The departure arrives at a pivotal moment. Lynas is pouring US$180 million into expanding its Malaysian processing hub in Kuantan, aiming to double annual heavy rare earth production capacity by up to 5,000 tonnes. The facility has already begun commercial separation of dysprosium oxide and terbium, and in March 2026 added samarium oxide to its output. That same month, the Malaysian government handed Lynas a ten-year operating license extension through to March 2036 — a decision that makes the expansion economically viable.
But the license renewal comes with strings attached. Lynas must eliminate radioactive waste production by 2031 and contribute one percent of annual gross revenue to Malaysian rare earth research and development.

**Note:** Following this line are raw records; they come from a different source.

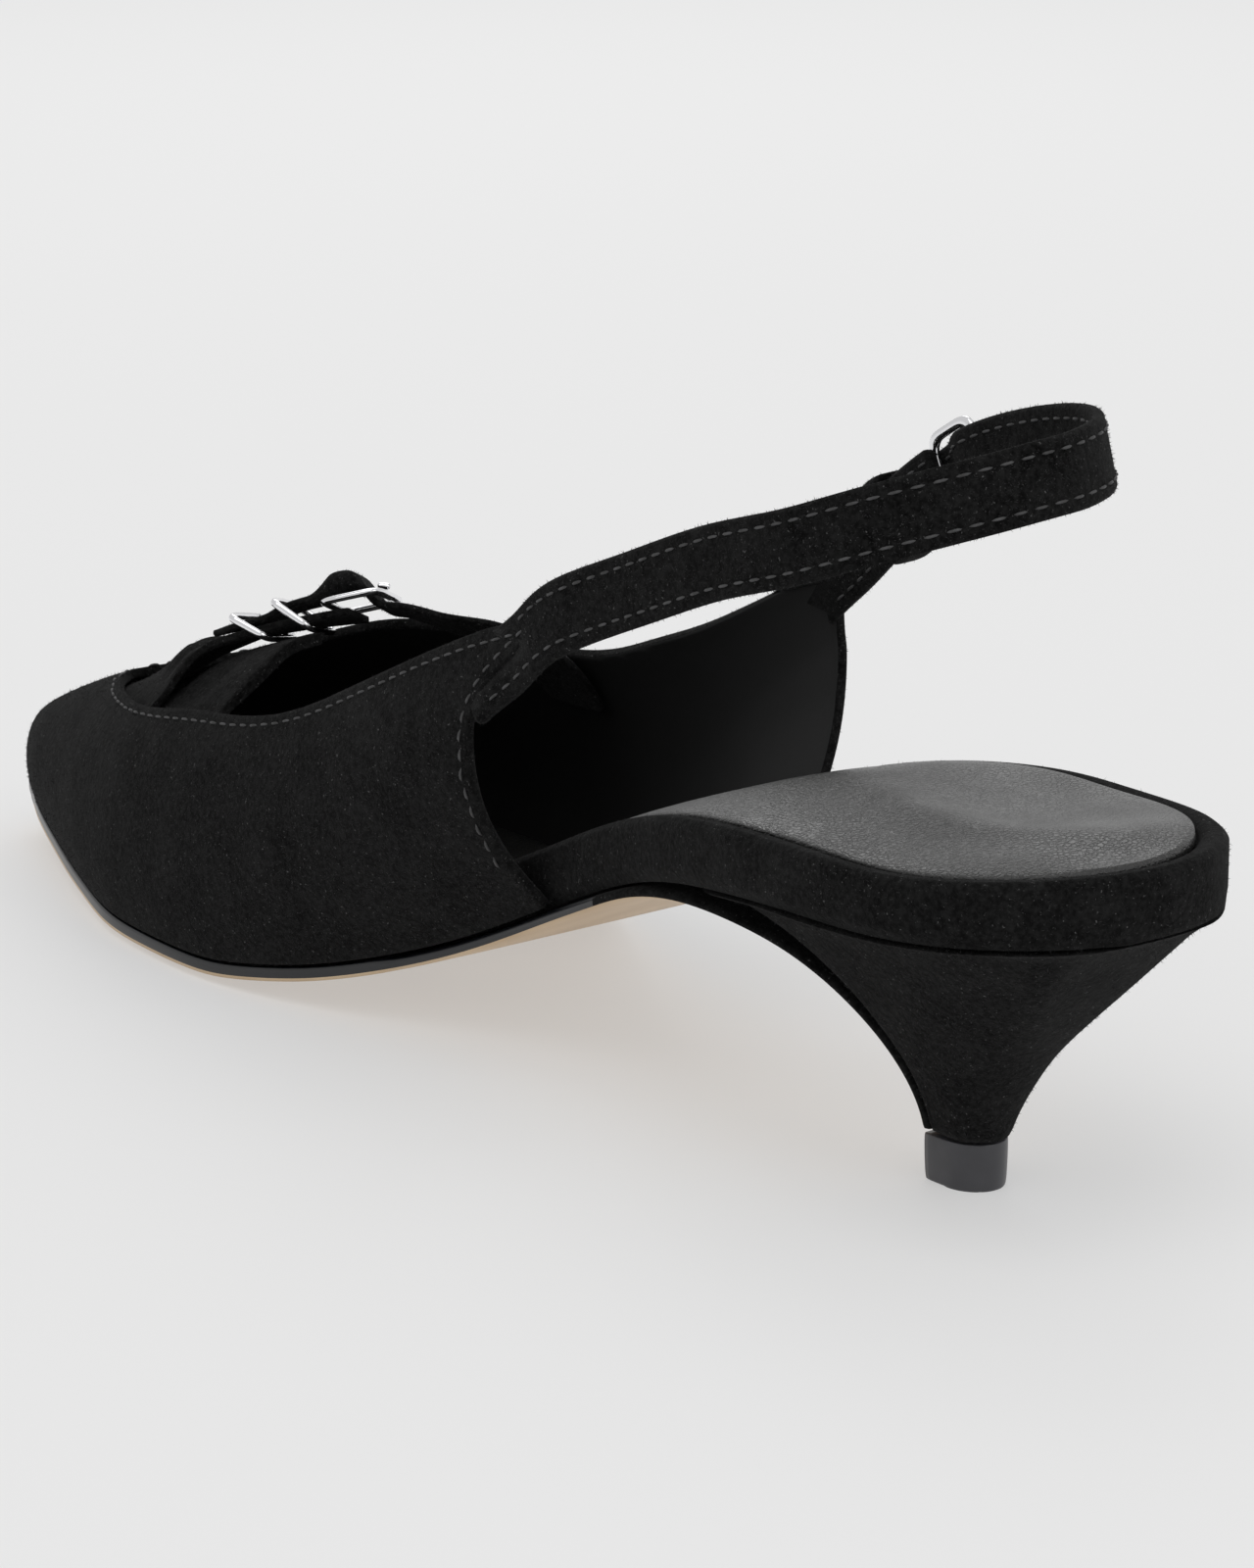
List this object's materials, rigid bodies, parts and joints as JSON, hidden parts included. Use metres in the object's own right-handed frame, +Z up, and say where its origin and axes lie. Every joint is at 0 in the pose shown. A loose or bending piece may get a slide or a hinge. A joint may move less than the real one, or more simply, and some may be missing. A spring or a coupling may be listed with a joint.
{
  "type": "slingback kitten heel shoe",
  "caption": "Pointed closed-toe slingback shoe on a low tapered heel, with a gathered instep belt drawn through a buckle and a buckled strap round the back of the foot.",
  "frame": {"origin": "middle of the shoe's length and width, on the floor that the heel tip and the forefoot stand on", "axes": "+X from heel to toe, +Y to the inner (big toe) side of this right shoe, +Z up"},
  "size_m": [0.2638, 0.0796, 0.1062],
  "materials": {
    "suede_black": "matte suede nap",
    "sock_leather": "satin grained",
    "outsole_tan": "smooth satin",
    "top_lift_black": "satin",
    "polished_metal": "polished"
  },
  "bodies": {
    "root": {"upper": "suede_black", "footbed": "suede_black", "insole_sock": "sock_leather", "outsole": "outsole_tan", "heel": "suede_black", "heel_tip": "top_lift_black", "sling_strap": "suede_black", "sling_tab": "suede_black", "sling_keeper": "suede_black", "sling_buckle": "polished_metal", "sling_prong": "polished_metal", "instep_belt": "suede_black", "instep_pleat": "suede_black", "instep_billet": "suede_black", "instep_buckle": "polished_metal", "instep_prong": "polished_metal", "instep_keeper_1": "polished_metal", "instep_keeper_2": "polished_metal"}
  },
  "joints": []
}
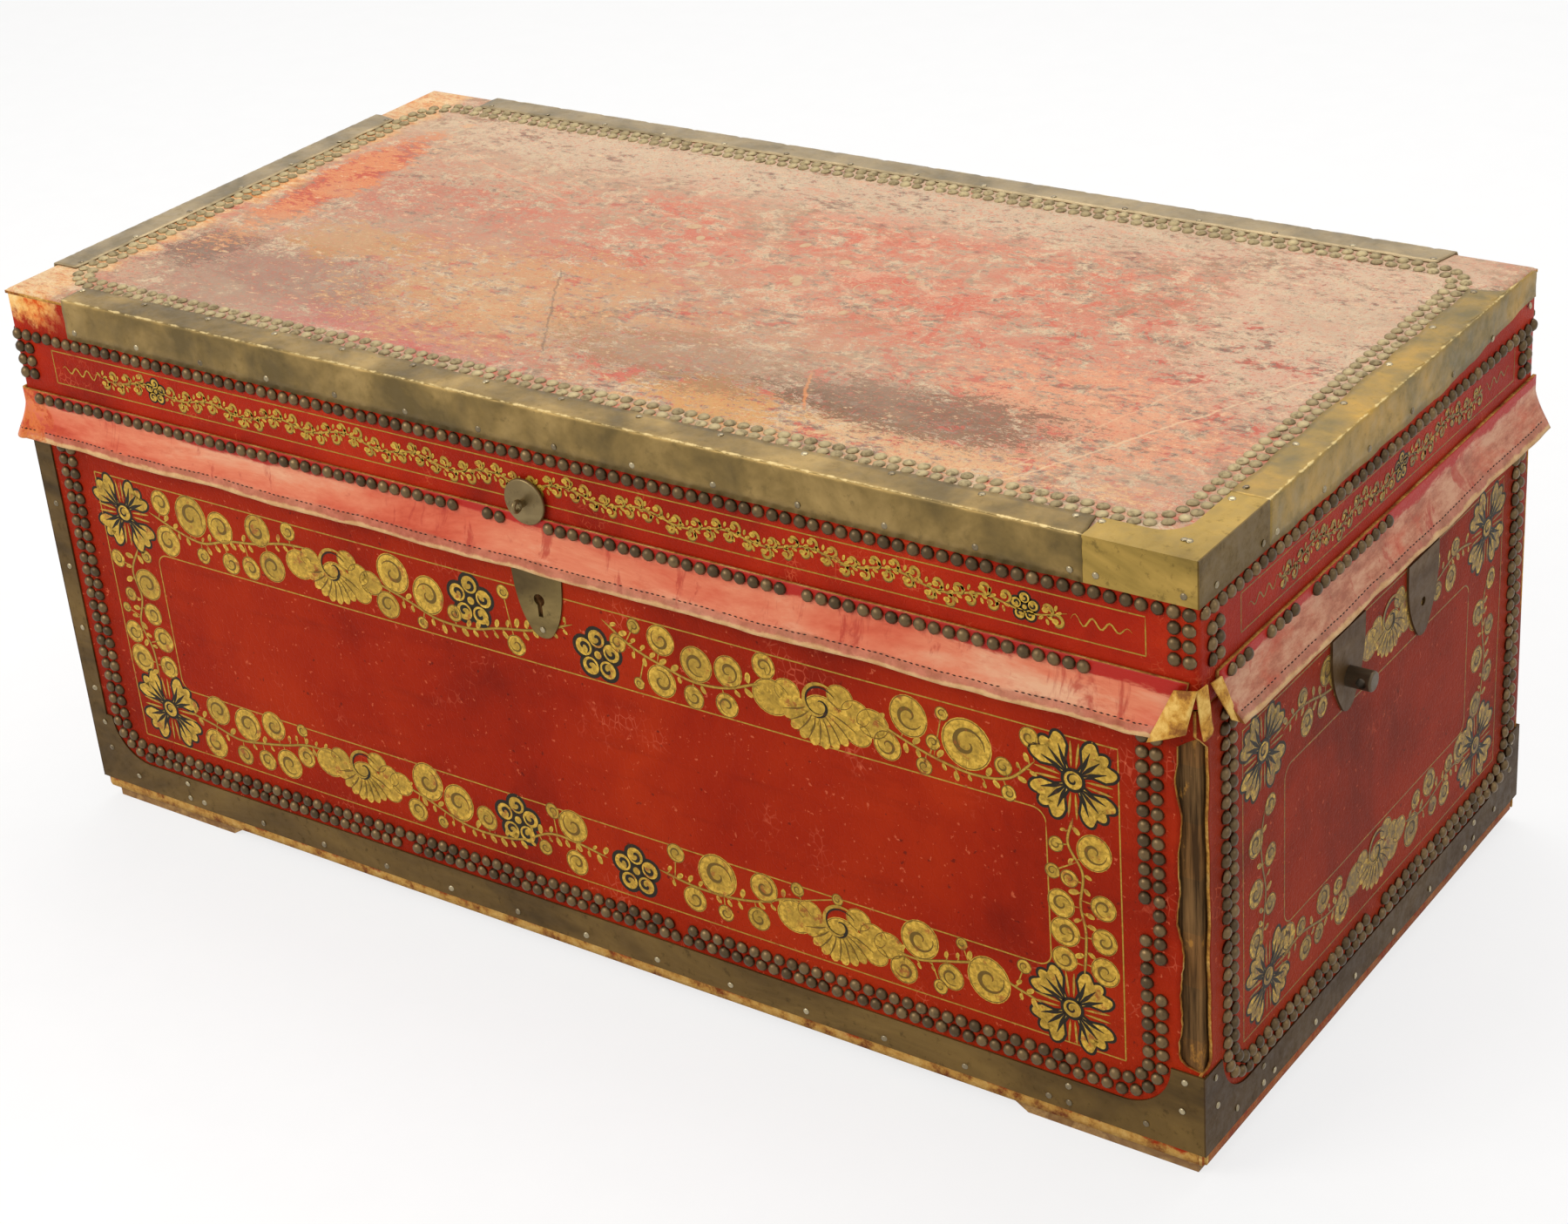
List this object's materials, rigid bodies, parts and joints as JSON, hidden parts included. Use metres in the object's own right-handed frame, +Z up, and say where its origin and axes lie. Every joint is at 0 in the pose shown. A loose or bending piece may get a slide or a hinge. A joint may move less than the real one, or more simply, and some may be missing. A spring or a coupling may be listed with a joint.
{
  "type": "leather covered brass bound trunk",
  "caption": "Low travelling trunk of thin boards covered in painted red leather, bound with brass strip and edged with rows of domed brass nails, with a hinged lid, a lock and end handles.",
  "frame": {"origin": "bottom centre of the whole chest's bounding box, on the floor", "axes": "+X from the chest's left to its right as seen from the front, +Y from front to back, +Z up; the front faces -Y"},
  "size_m": [0.95, 0.4732, 0.4087],
  "materials": {
    "wood": "bare sawn camphor board, dusty, waxed by age inside",
    "leather": "red lacquered pigskin, painted in gold, worn and scuffed to brown on top",
    "brass": "thin rolled brass, brown with age and rubbed bright on edges",
    "iron": "wrought lock parts, brown black"
  },
  "bodies": {
    "case": {"base_band_back": "brass", "base_band_front": "brass", "base_band_left": "brass", "base_band_right": "brass", "base_corner_back_left": "brass", "base_corner_back_right": "brass", "base_corner_front_left": "brass", "base_corner_front_right": "brass", "body_back_board": "wood", "body_front_board": "wood", "body_left_board": "wood", "body_right_board": "wood", "bottom_board": "wood", "case_pins": "brass", "case_screws": "brass", "corner_strip_back_left": "brass", "corner_strip_front_left": "brass", "escutcheon": "brass", "handle_nuts": "brass", "handle_plates_left": "brass", "handle_plates_right": "brass", "handle_posts_left": "brass", "handle_posts_right": "brass", "hinge_left_body_leaf": "brass", "hinge_pins": "brass", "hinge_right_body_leaf": "brass", "leather_back": "leather", "leather_front": "leather", "leather_left": "leather", "leather_right": "leather", "lock_case": "iron", "nails_body": "brass", "skid_left": "wood", "skid_right": "wood"},
    "lid": {"hinge_left_lid_leaf": "brass", "hinge_right_lid_leaf": "brass", "lid_back_board": "wood", "lid_corner_cap": "brass", "lid_front_board": "wood", "lid_leather_band": "leather", "lid_leather_top": "leather", "lid_left_board": "wood", "lid_pins": "brass", "lid_right_board": "wood", "lid_rose": "brass", "lid_screws": "brass", "lid_strip_back": "brass", "lid_strip_front": "brass", "lid_strip_left": "brass", "lid_strip_right": "brass", "lid_top_board": "wood", "nails_lid": "brass", "nails_lid_top": "brass", "ring_eye": "brass", "skirt_front": "leather", "skirt_left": "leather", "skirt_right": "leather", "staple_plate": "iron"},
    "bail": {"bail_left": "brass"},
    "lock_bolt": {"lock_bolt": "iron"}
  },
  "joints": [
    {"name": "lid_hinge", "type": "hinge", "parent": "case", "child": "lid", "pos_m": [0, 0.2326, 0.3165], "axis": [-1, 0, 0], "range_deg": [0, 100]},
    {"name": "bail_swing", "type": "hinge", "parent": "case", "child": "bail", "pos_m": [-0.469, 0.0114, 0.248], "axis": [0, 1, 0], "range_deg": [0, 100]},
    {"name": "lock_slide", "type": "slide", "parent": "case", "child": "lock_bolt", "axis": [1, 0, 0], "range_m": [0, 0.009]}
  ]
}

The strategic push is part of a broader Western effort to break China's decades-long grip on heavy rare earth processing. Washington wants Chinese materials out of defence equipment by 2027, and Lynas is central to that plan. The company now produces purified terbium and dysprosium in Malaysia from ore mined in Western Australia — the first time this complex separation has occurred outside China in thirty years.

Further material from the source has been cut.